Эти стихи — одновременно и декларация принципов кружка, значение которого определяется не количеством участников, а той атмосферой, которая создается в его кругу, но в то же время и свидетельство невозможности одиночества среди «гафизитов»[138]. Позиция Иванова в этом смысле явно выходит за рамки преобладающего настроения членов кружка и встречает их сопротивление, если не открытую враждебность; «Вчера я проповедовал Гафизитам „мистический энергетизм“. Они сердятся на „моралиста“ и думают, что это одно из моих девяти противоречий. („В чем мудрость Муз?“ — спросили меня. Я сказал: „В том, что их девять: поэзия — девять противоречий“). Между тем, это — мое настоящее и верное. <…> Антиноя я бы любил, если б чувствовал его живым. Но разве он не мертв? и не хоронит своих мертвецов, — свои „миги“? Ужели кончилась lune de miel эротико-эстетического „приятия“ и его, и других Гафизитов?

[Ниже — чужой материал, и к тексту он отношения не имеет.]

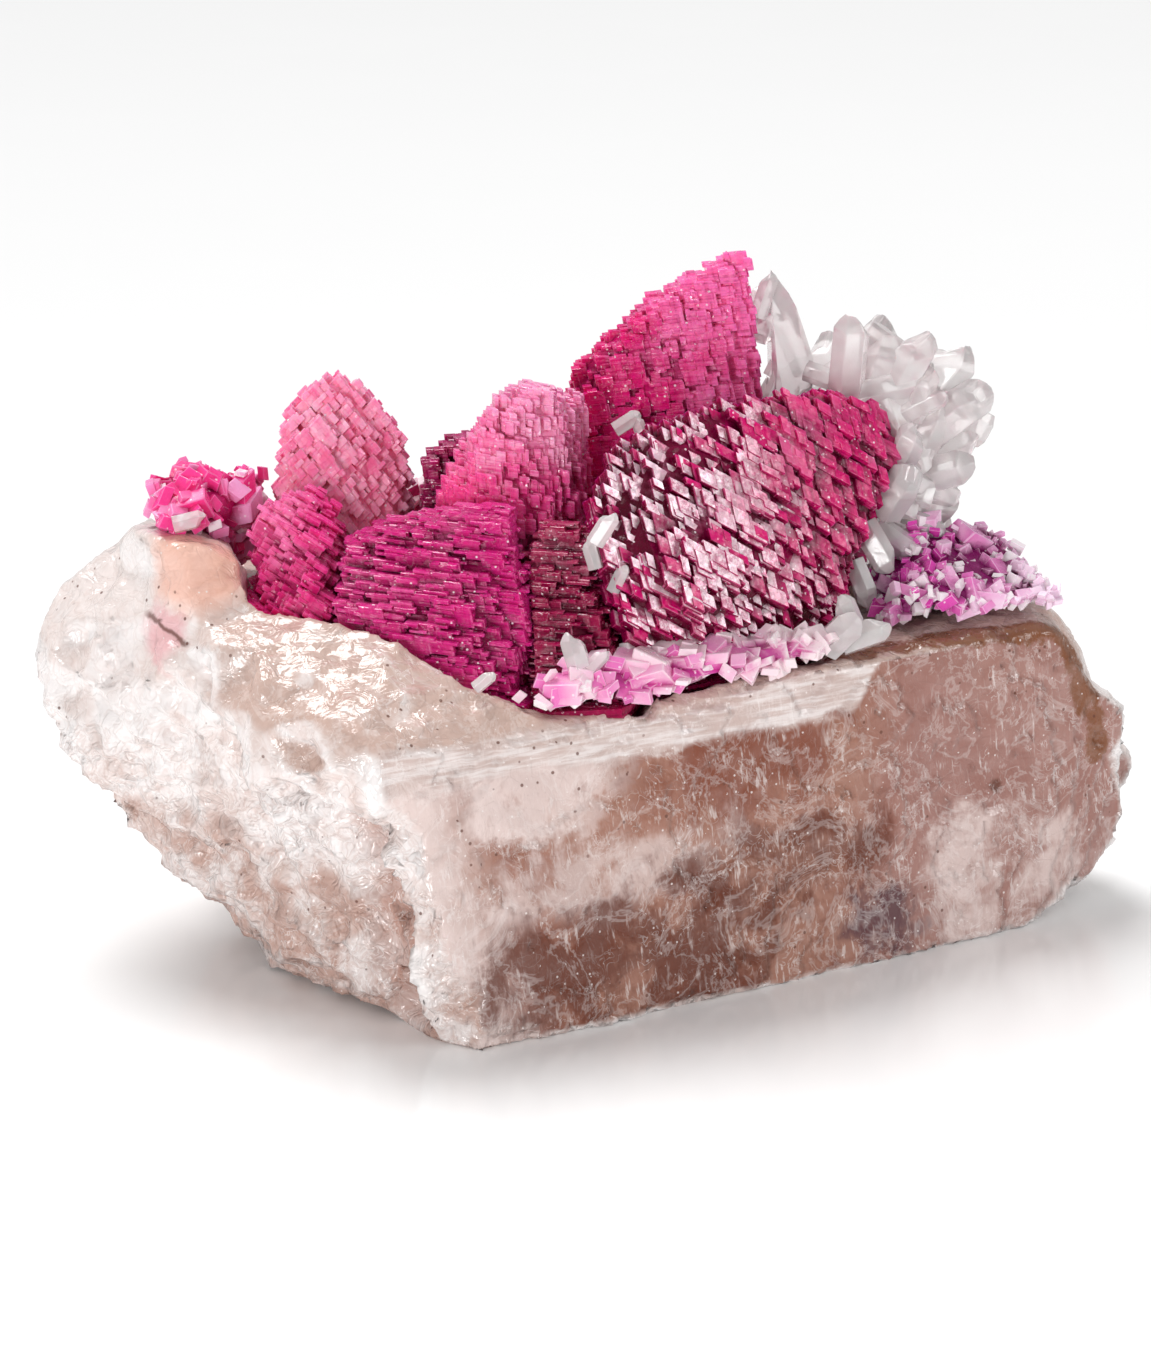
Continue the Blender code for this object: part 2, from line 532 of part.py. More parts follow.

По Гафизу, это — „творчество“. Espérons»[139]. И далее следует запись приблизительно о том же: «Очаровательный Петроний объясняет себе мое настроение по отношению к Гафизу так: Гафиз отвлекает меня от моего „богоборчества“, от „прометеизма“. Ему хотелось увериться, что я еще „жив“. Или же ничего не осталось во мне для „жизни“, при моей поглощенности мистикой, „идеологией“, наконец, поэтическою фантазией?»[140]. В кругу «гафизитов» настроенность Иванова воспринималась как его решительная отделенность от большинства прочих членов: «Иванов очень мил, как всегда. Думаю, однако, что он скоро отойдет от нас, удаляясь все более в почтенный, но не живой академизм»[141].